→ Given request
Extract the complete listing and repeat it word for word.

### Supplied information ###

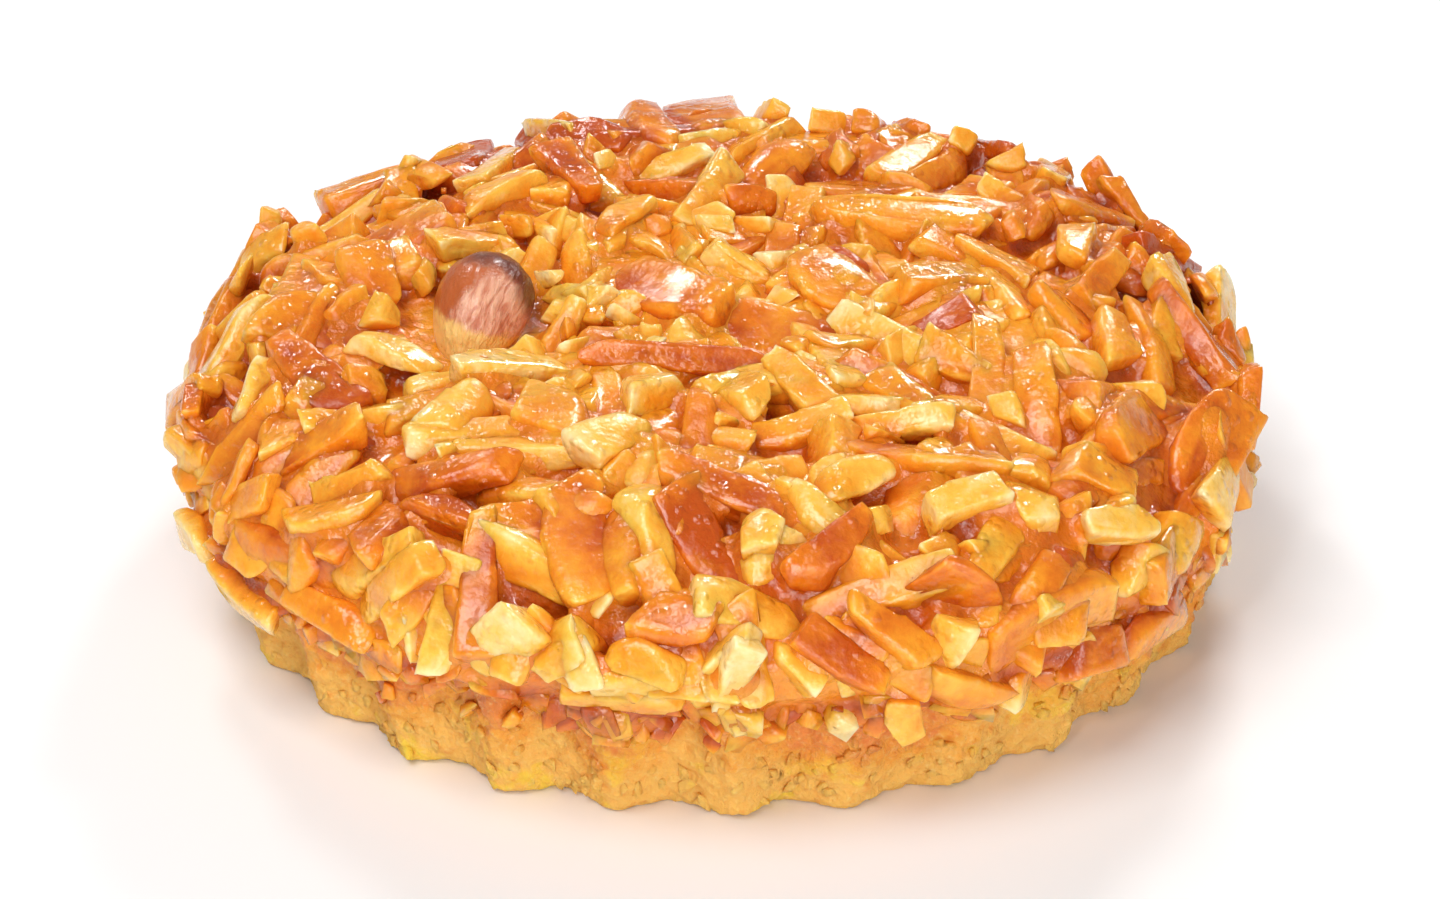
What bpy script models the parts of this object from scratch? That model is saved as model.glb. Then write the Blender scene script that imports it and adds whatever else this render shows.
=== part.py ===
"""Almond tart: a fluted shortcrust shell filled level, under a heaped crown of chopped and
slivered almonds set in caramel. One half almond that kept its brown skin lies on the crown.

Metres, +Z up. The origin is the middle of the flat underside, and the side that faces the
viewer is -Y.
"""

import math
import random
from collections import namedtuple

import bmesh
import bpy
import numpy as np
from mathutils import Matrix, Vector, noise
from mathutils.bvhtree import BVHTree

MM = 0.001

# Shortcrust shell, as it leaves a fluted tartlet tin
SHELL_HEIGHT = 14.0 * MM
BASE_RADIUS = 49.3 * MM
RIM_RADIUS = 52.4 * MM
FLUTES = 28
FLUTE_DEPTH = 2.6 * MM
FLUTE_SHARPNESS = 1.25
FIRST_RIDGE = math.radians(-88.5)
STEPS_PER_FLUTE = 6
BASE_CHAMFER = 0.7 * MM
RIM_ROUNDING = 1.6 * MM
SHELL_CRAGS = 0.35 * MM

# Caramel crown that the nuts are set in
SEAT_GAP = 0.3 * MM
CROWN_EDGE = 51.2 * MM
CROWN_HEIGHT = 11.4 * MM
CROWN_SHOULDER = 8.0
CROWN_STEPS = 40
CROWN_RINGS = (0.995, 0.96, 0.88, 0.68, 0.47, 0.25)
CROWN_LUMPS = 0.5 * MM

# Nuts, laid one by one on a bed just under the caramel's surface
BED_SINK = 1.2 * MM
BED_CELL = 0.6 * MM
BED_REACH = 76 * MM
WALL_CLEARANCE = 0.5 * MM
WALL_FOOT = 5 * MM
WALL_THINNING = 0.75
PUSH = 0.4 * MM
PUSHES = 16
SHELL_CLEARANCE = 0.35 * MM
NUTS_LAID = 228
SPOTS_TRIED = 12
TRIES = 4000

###

→ Worked solution
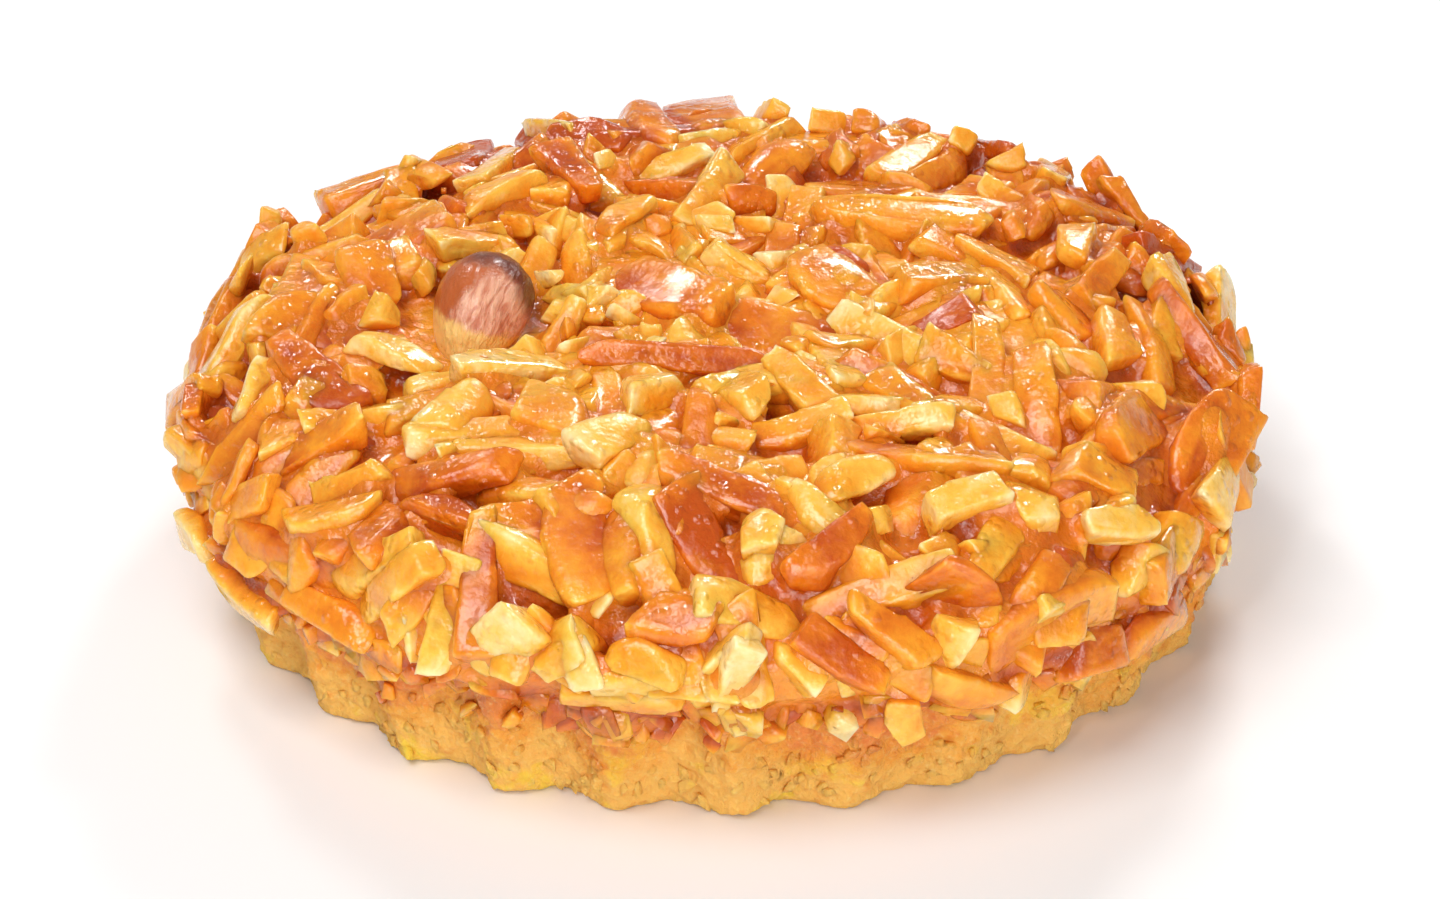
What bpy script models the parts of this object from scratch? That model is saved as model.glb. Then write the Blender scene script that imports it and adds whatever else this render shows.
=== part.py ===
"""Almond tart: a fluted shortcrust shell filled level, under a heaped crown of chopped and
slivered almonds set in caramel. One half almond that kept its brown skin lies on the crown.

Metres, +Z up. The origin is the middle of the flat underside, and the side that faces the
viewer is -Y.
"""

import math
import random
from collections import namedtuple

import bmesh
import bpy
import numpy as np
from mathutils import Matrix, Vector, noise
from mathutils.bvhtree import BVHTree

MM = 0.001

# Shortcrust shell, as it leaves a fluted tartlet tin
SHELL_HEIGHT = 14.0 * MM
BASE_RADIUS = 49.3 * MM
RIM_RADIUS = 52.4 * MM
FLUTES = 28
FLUTE_DEPTH = 2.6 * MM
FLUTE_SHARPNESS = 1.25
FIRST_RIDGE = math.radians(-88.5)
STEPS_PER_FLUTE = 6
BASE_CHAMFER = 0.7 * MM
RIM_ROUNDING = 1.6 * MM
SHELL_CRAGS = 0.35 * MM

# Caramel crown that the nuts are set in
SEAT_GAP = 0.3 * MM
CROWN_EDGE = 51.2 * MM
CROWN_HEIGHT = 11.4 * MM
CROWN_SHOULDER = 8.0
CROWN_STEPS = 40
CROWN_RINGS = (0.995, 0.96, 0.88, 0.68, 0.47, 0.25)
CROWN_LUMPS = 0.5 * MM

# Nuts, laid one by one on a bed just under the caramel's surface
BED_SINK = 1.2 * MM
BED_CELL = 0.6 * MM
BED_REACH = 76 * MM
WALL_CLEARANCE = 0.5 * MM
WALL_FOOT = 5 * MM
WALL_THINNING = 0.75
PUSH = 0.4 * MM
PUSHES = 16
SHELL_CLEARANCE = 0.35 * MM
NUTS_LAID = 228
SPOTS_TRIED = 12
TRIES = 4000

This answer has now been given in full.